Nanonics’ continues in this quest of fully addressing the super-resolution and phase aspects of imaging in all regimes of the electromagnetic spectrum.  This is certainly the case in the near-field but, as has been recently shown, by effectively designing atomic force/near-field optical systems for transparent optical integration Nanonics systems allow for pushing the envelope of far-field imaging science.  An example of this is the confluence of far-field phase interference with the light being emitted by a near-field source placed with AFM precision at one position on a sample.  This advance has now allowed for solving, in a parallel fashion, the 3D  far-field phase of an object using a CCD camera with  parallel fast data acquisition [Danielle R. Honigstein, Jacques Weinroth, Michael Werman, and Aaron Lewis, “Noniterative Exact Solution to the Phase Problem in Optical Imaging Implemented with Scanning Probe Microscopy,” ACSNano; doi.org/10.1021/nn203427z (2011)].  The technique also has super-resolution potential in the far-field.

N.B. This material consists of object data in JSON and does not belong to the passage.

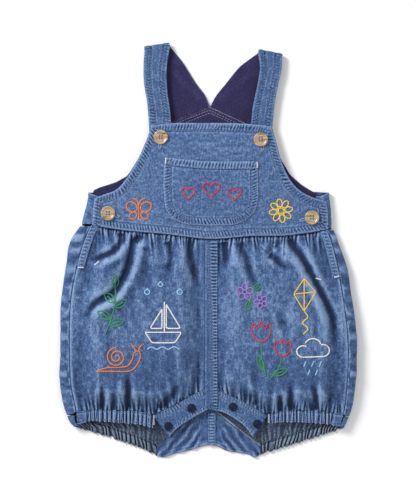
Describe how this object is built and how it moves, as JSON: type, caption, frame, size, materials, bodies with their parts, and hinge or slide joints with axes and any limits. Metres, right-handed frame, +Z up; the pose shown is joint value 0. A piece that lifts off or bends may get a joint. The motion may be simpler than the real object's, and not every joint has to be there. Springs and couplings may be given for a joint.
{
  "type": "baby overalls laid flat",
  "caption": "Sleeveless bubble overalls for a baby in washed denim, laid flat: buttoned bib and straps, patch pocket, gathered legs with elastic hems and a snapped crotch.",
  "frame": {"origin": "middle of the garment's outline, on the surface it lies on", "axes": "+Y towards the straps, +X to the viewer's right as the garment lies face up, +Z up"},
  "size_m": [0.3126, 0.4364, 0.0232],
  "materials": {
    "denim": "washed blue cotton denim, pale raised seams",
    "navy_twill": "navy cotton twill lining",
    "button_resin": "marbled cream and tan resin",
    "snap_cap": "navy lacquered cap"
  },
  "bodies": {
    "root": {"back_bodice": "denim", "back_leg_left": "denim", "back_leg_right": "denim", "back_hem_left": "denim", "back_hem_right": "denim", "back_crotch_placket": "denim", "centre_back_seam": "denim", "front_leg_left": "denim", "front_leg_right": "denim", "front_hem_left": "denim", "front_hem_right": "denim", "front_crotch_placket_left": "denim", "front_crotch_placket_right": "denim", "centre_front_seam": "denim", "side_placket_left": "denim", "side_placket_right": "denim", "bib_front": "denim", "bib_pocket": "denim", "strap_left": "denim", "strap_right": "denim", "back_bodice_lining": "navy_twill", "strap_left_lining": "navy_twill", "strap_right_lining": "navy_twill", "button_bib_left": "button_resin", "button_bib_right": "button_resin", "button_side_left": "button_resin", "button_side_right": "button_resin", "snap_1": "snap_cap", "snap_2": "snap_cap", "snap_3": "snap_cap", "snap_4": "snap_cap"}
  },
  "joints": []
}
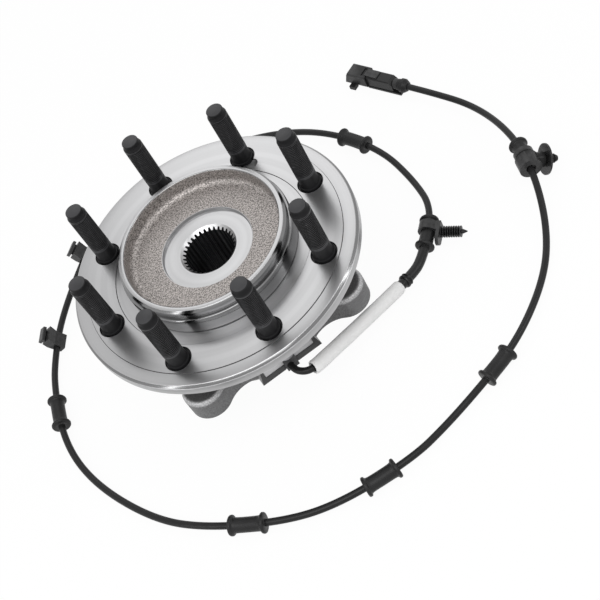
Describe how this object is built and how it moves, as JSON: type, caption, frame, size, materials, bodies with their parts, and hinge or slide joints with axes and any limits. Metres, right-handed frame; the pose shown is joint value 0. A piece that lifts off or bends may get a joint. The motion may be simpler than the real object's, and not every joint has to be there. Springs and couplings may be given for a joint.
{
  "type": "wheel hub bearing",
  "caption": "Driven wheel hub and tapered-roller bearing unit: studded flange with raised pilot on a fixed eared ring, with a speed sensor and its long clipped lead.",
  "frame": {"origin": "on the hub's axis, at the lower end of its rolled lip, which is also the surface that the hub and its lead lie on", "axes": "+Z along the hub's axis towards the wheel studs; -Y from the axis to the speed sensor"},
  "size_m": [0.409, 0.3622, 0.1413],
  "materials": {
    "hub_steel": "turned bright on the flange, as forged in the bowl",
    "stud_coating": "dark phosphate coating",
    "bearing_steel": "ground",
    "pressed_steel": "pressed sheet",
    "seal_rubber": "moulded",
    "housing_steel": "dark as-forged skin with milled faces",
    "sensor_plastic": "moulded",
    "screw_steel": "plated",
    "cable_jacket": "soft extruded jacket",
    "sleeve_braid": "pale woven heat sleeve",
    "conduit_plastic": "extruded",
    "grommet_rubber": "moulded",
    "clip_plastic": "moulded",
    "connector_plastic": "moulded",
    "contact_metal": "plated"
  },
  "bodies": {
    "bearing_housing": {"outer_ring": "housing_steel", "outboard_seal_case": "pressed_steel", "outboard_seal_lip": "seal_rubber", "inboard_seal_case": "pressed_steel", "inboard_seal_lip": "seal_rubber", "sensor_body": "sensor_plastic", "sensor_oring": "seal_rubber", "sensor_screw": "screw_steel", "sensor_cable": "cable_jacket", "cable_sleeve": "sleeve_braid", "conduit_band": "clip_plastic", "cable_conduit": "conduit_plastic", "grommet_1": "grommet_rubber", "grommet_2": "grommet_rubber", "grommet_3": "grommet_rubber", "grommet_4": "grommet_rubber", "grommet_5": "grommet_rubber", "grommet_6": "grommet_rubber", "grommet_7": "grommet_rubber", "clip_band_1": "clip_plastic", "fir_tree_1": "clip_plastic", "clip_band_7": "clip_plastic", "fir_tree_7": "clip_plastic", "route_clip_1": "clip_plastic", "route_clip_2": "clip_plastic", "connector_seal": "grommet_rubber", "connector_body": "connector_plastic", "connector_pins": "contact_metal"},
    "hub": {"wheel_hub": "hub_steel", "wheel_studs": "stud_coating", "outboard_inner_ring": "bearing_steel", "inboard_inner_ring": "bearing_steel", "tone_ring": "pressed_steel", "outboard_slinger": "pressed_steel", "inboard_slinger": "pressed_steel"},
    "outboard_roller_set": {"outboard_rollers": "bearing_steel", "outboard_cage": "pressed_steel"},
    "inboard_roller_set": {"inboard_rollers": "bearing_steel", "inboard_cage": "pressed_steel"},
    "connector_lock_slider": {"connector_lock": "connector_plastic"}
  },
  "joints": [
    {"name": "hub_spin", "type": "hinge", "parent": "bearing_housing", "child": "hub", "pos_m": [0, 0, 0.0445], "axis": [0, 0, 1], "continuous": true},
    {"name": "outboard_rollers_orbit", "type": "hinge", "parent": "bearing_housing", "child": "outboard_roller_set", "pos_m": [0, 0, 0.0625], "axis": [0, 0, 1], "continuous": true},
    {"name": "inboard_rollers_orbit", "type": "hinge", "parent": "bearing_housing", "child": "inboard_roller_set", "pos_m": [0, 0, 0.0265], "axis": [0, 0, 1], "continuous": true},
    {"name": "connector_lock_slide", "type": "slide", "parent": "bearing_housing", "child": "connector_lock_slider", "axis": [-0.4297, 0.903, 0], "range_m": [0, 0.003]}
  ],
  "couplings": [
    {"joint": "outboard_rollers_orbit", "follows": "hub_spin", "ratio": 0.43676},
    {"joint": "inboard_rollers_orbit", "follows": "hub_spin", "ratio": 0.43676}
  ]
}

We at Nanonics are very proud of our continuing work originally initiated by Lewis first at Cornell, then at the Hebrew University of Jerusalem and of course also at Nanonics where state of the art Scanned Probe Microscopes have been developed for transparent NSOM including pioneering multiprobe AFM/NSOM technology.  Through this  commitment to super-resolution optical and structural imaging hundreds of laboratories throughout the world are able to obtain near-field and far-field structurally correlated information in areas such as silicon photonics, photonic band gap materials, plasmonics, organic and inorganic material science, and more recently in biological materials [V. Dalal, M. Bhattacharya, D. Narang, P.K. Sharma & S. Mukhopadhyay "Nanoscale Fluorescence Imaging of Single Amyloid Fibrils". J. Phys. Chem. Lett. 3, 1783 (2012)]

Our dedicated and experienced staff continues to push the envelope to bring to market the most accurate, sensitive, and highest resolution instruments.   The importance of this effort is underscored by this year’s awarding of the Nobel Prize in Chemistry to Dr. Betzig, a physicist who made enormous contributions in this area and for whom the seeds for such investigations were sown by his graduate experience at Cornell under Prof. Lewis, the founder of Nanonics Imaging.